Inconsistent shape following an LSTM fed with variable length inputs

I have the following Decoder which is fed with captions of various sizes (captions in a batch are padded to the same length).

The problem is that on the first forward pass, the linear layer locks the dimensions of the input, which don’t match those belonging to the same batch and onward. throwing me: Error in operator dense1_fwd: Shape inconsistent, Provided = [9956,9728], inferred shape=(9956,9216).

What are the possible solutions that I can employ to overcome this issue, preferably without changing much in the network design.

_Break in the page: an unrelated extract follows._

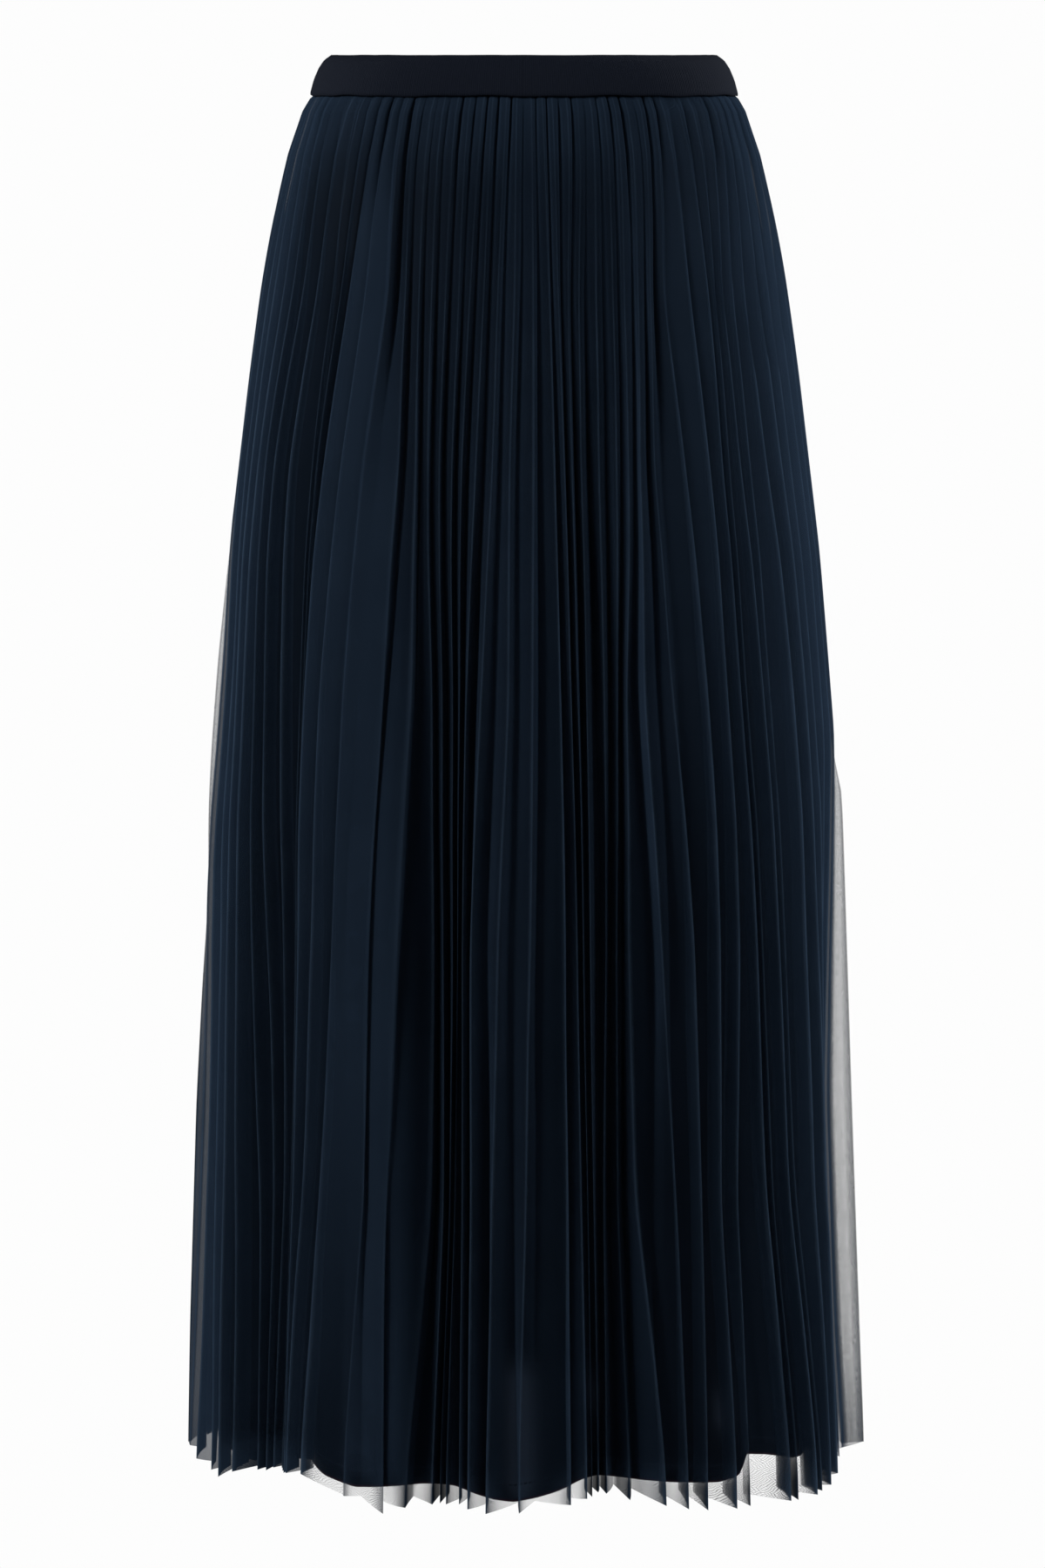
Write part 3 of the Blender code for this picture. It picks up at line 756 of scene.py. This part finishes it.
def seam_fold(base, pleats, seam_level, side, sign, drops):
    """Three columns of points from a panel's last crease to its side seam, where one fold stands out."""
    half_width = section_value(np.minimum(drops, SECTIONS[-1].drop), "half_width")
    hidden = 0.5 * pleats.face[:, 0] * (1 - np.clip(pleats.stands_out[sign][:, 0] / SEAM_FULL, 0, 1))
    lap = SEAM_LAP if side < 0 else 0.0
    seam_x = sign * (half_width - hidden - SEAM_INSET * lap)
    seam_z = height(drops + hem_share(drops) * (seam_level - drops[-1]))
    seam = np.stack([seam_x, np.full(len(drops), SEAM_GAP + lap), seam_z], axis=1)
    bulge = np.array([0.0, side * SEAM_BULGE, 0.0])
    columns = [base + (seam - base) * share + bulge * math.sin(math.pi * share) for share in SEAM_POINTS]
    columns.append(seam)
    return np.stack(columns if sign > 0 else columns[::-1], axis=1)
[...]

class DecoderRNN(HybridBlock):

    def hybrid_forward(self, F, features, captions, *args, **kwargs):
        embeddings = self.embed(captions)
        features_and_embeddings = F.concat(features.expand_dims(axis=1), embeddings, dim=1)
        output = self.lstm(features_and_embeddings)
        result = self.linear(output)
        return result

    def __init__(self, embed_size: int, hidden_size: int, vocab_size: int, num_layers: int):
        super(DecoderRNN, self).__init__()
        self.embed = Embedding(input_dim=vocab_size, output_dim=embed_size)
        self.lstm = LSTM(hidden_size, num_layers, layout="NTC")
        self.linear = Dense(vocab_size, flatten=True)

    def initialize(self, **kwargs):


I believe when flatten is set to true on a Dense block, the expectation is that input will be of the form NC where N can be variable and C must be fixed. From the error message Shape inconsistent, Provided = [9956,9728], inferred shape=(9956,9216) you have posted, it looks like your batch size has remained constant but your channel size has changed.

So, to make sure that your channel size remains the same, you must use flatten=false in the Dense layer. That should solve your problem.


That worked, superb.

The suggestion on setting flatten=False will correct your scenario, but it’s not the channel length that varies, but the sequence length, T, that varies between batches. Looking at the two dimensions, 9278 and 9216, it’s likely your hidden_size is the gcd, which is 512 in this case. This means one batch has padded sequence length of 18, and the other has padded sequence length of 19. Setting flatten=False will allow for the varying padded sequence length as @keerthanvasist mentions.

Trivia: There’s an approximate 60.79…% chance that the hidden_size is 512 given the information above. It’s the probability that the two sequence lengths a, and b are relatively prime with is 6/\pi^2. Probability that gcd(n, m) = 1. Cheers.